→ **WHAT YOU SHOULD DO**: Take the material below and write it all out again exactly.

→ **SUPPLIED MATERIAL**:
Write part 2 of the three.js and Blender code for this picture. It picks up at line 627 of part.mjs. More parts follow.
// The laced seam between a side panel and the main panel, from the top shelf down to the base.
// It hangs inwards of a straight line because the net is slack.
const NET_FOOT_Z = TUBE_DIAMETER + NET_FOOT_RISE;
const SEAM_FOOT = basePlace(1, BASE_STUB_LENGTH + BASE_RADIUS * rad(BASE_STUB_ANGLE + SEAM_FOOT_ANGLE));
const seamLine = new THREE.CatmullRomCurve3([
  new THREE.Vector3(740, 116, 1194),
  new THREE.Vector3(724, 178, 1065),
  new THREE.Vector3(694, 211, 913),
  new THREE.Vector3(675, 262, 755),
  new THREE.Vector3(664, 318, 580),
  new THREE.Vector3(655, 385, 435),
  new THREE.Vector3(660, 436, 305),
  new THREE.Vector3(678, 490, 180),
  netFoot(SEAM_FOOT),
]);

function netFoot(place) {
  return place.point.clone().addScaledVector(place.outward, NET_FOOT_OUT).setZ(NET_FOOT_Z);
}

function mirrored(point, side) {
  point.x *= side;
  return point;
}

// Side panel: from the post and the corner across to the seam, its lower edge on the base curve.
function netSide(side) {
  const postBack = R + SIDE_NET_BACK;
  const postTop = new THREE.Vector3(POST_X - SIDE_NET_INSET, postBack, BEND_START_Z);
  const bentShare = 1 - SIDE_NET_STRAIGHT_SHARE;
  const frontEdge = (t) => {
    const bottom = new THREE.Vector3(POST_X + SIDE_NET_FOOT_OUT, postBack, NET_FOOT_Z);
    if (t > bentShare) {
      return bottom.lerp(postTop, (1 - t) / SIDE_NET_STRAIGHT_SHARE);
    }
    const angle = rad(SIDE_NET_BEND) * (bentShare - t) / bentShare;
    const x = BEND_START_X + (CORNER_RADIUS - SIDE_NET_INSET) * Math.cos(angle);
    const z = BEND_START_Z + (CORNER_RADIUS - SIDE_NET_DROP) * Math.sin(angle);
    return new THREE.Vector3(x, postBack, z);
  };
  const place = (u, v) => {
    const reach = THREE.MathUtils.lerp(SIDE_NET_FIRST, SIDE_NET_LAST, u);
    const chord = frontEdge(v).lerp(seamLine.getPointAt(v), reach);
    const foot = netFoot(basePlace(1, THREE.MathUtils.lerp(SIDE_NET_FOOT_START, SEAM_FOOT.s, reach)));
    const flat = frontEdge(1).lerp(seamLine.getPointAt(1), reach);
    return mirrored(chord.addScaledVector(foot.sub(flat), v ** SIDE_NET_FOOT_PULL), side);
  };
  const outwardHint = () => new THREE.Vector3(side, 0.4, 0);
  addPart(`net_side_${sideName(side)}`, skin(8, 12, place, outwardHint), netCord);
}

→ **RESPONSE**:
Write part 2 of the three.js and Blender code for this picture. It picks up at line 627 of part.mjs. More parts follow.
// The laced seam between a side panel and the main panel, from the top shelf down to the base.
// It hangs inwards of a straight line because the net is slack.
const NET_FOOT_Z = TUBE_DIAMETER + NET_FOOT_RISE;
const SEAM_FOOT = basePlace(1, BASE_STUB_LENGTH + BASE_RADIUS * rad(BASE_STUB_ANGLE + SEAM_FOOT_ANGLE));
const seamLine = new THREE.CatmullRomCurve3([
  new THREE.Vector3(740, 116, 1194),
  new THREE.Vector3(724, 178, 1065),
  new THREE.Vector3(694, 211, 913),
  new THREE.Vector3(675, 262, 755),
  new THREE.Vector3(664, 318, 580),
  new THREE.Vector3(655, 385, 435),
  new THREE.Vector3(660, 436, 305),
  new THREE.Vector3(678, 490, 180),
  netFoot(SEAM_FOOT),
]);

function netFoot(place) {
  return place.point.clone().addScaledVector(place.outward, NET_FOOT_OUT).setZ(NET_FOOT_Z);
}

function mirrored(point, side) {
  point.x *= side;
  return point;
}

// Side panel: from the post and the corner across to the seam, its lower edge on the base curve.
function netSide(side) {
  const postBack = R + SIDE_NET_BACK;
  const postTop = new THREE.Vector3(POST_X - SIDE_NET_INSET, postBack, BEND_START_Z);
  const bentShare = 1 - SIDE_NET_STRAIGHT_SHARE;
  const frontEdge = (t) => {
    const bottom = new THREE.Vector3(POST_X + SIDE_NET_FOOT_OUT, postBack, NET_FOOT_Z);
    if (t > bentShare) {
      return bottom.lerp(postTop, (1 - t) / SIDE_NET_STRAIGHT_SHARE);
    }
    const angle = rad(SIDE_NET_BEND) * (bentShare - t) / bentShare;
    const x = BEND_START_X + (CORNER_RADIUS - SIDE_NET_INSET) * Math.cos(angle);
    const z = BEND_START_Z + (CORNER_RADIUS - SIDE_NET_DROP) * Math.sin(angle);
    return new THREE.Vector3(x, postBack, z);
  };
  const place = (u, v) => {
    const reach = THREE.MathUtils.lerp(SIDE_NET_FIRST, SIDE_NET_LAST, u);
    const chord = frontEdge(v).lerp(seamLine.getPointAt(v), reach);
    const foot = netFoot(basePlace(1, THREE.MathUtils.lerp(SIDE_NET_FOOT_START, SEAM_FOOT.s, reach)));
    const flat = frontEdge(1).lerp(seamLine.getPointAt(1), reach);
    return mirrored(chord.addScaledVector(foot.sub(flat), v ** SIDE_NET_FOOT_PULL), side);
  };
  const outwardHint = () => new THREE.Vector3(side, 0.4, 0);
  addPart(`net_side_${sideName(side)}`, skin(8, 12, place, outwardHint), netCord);
}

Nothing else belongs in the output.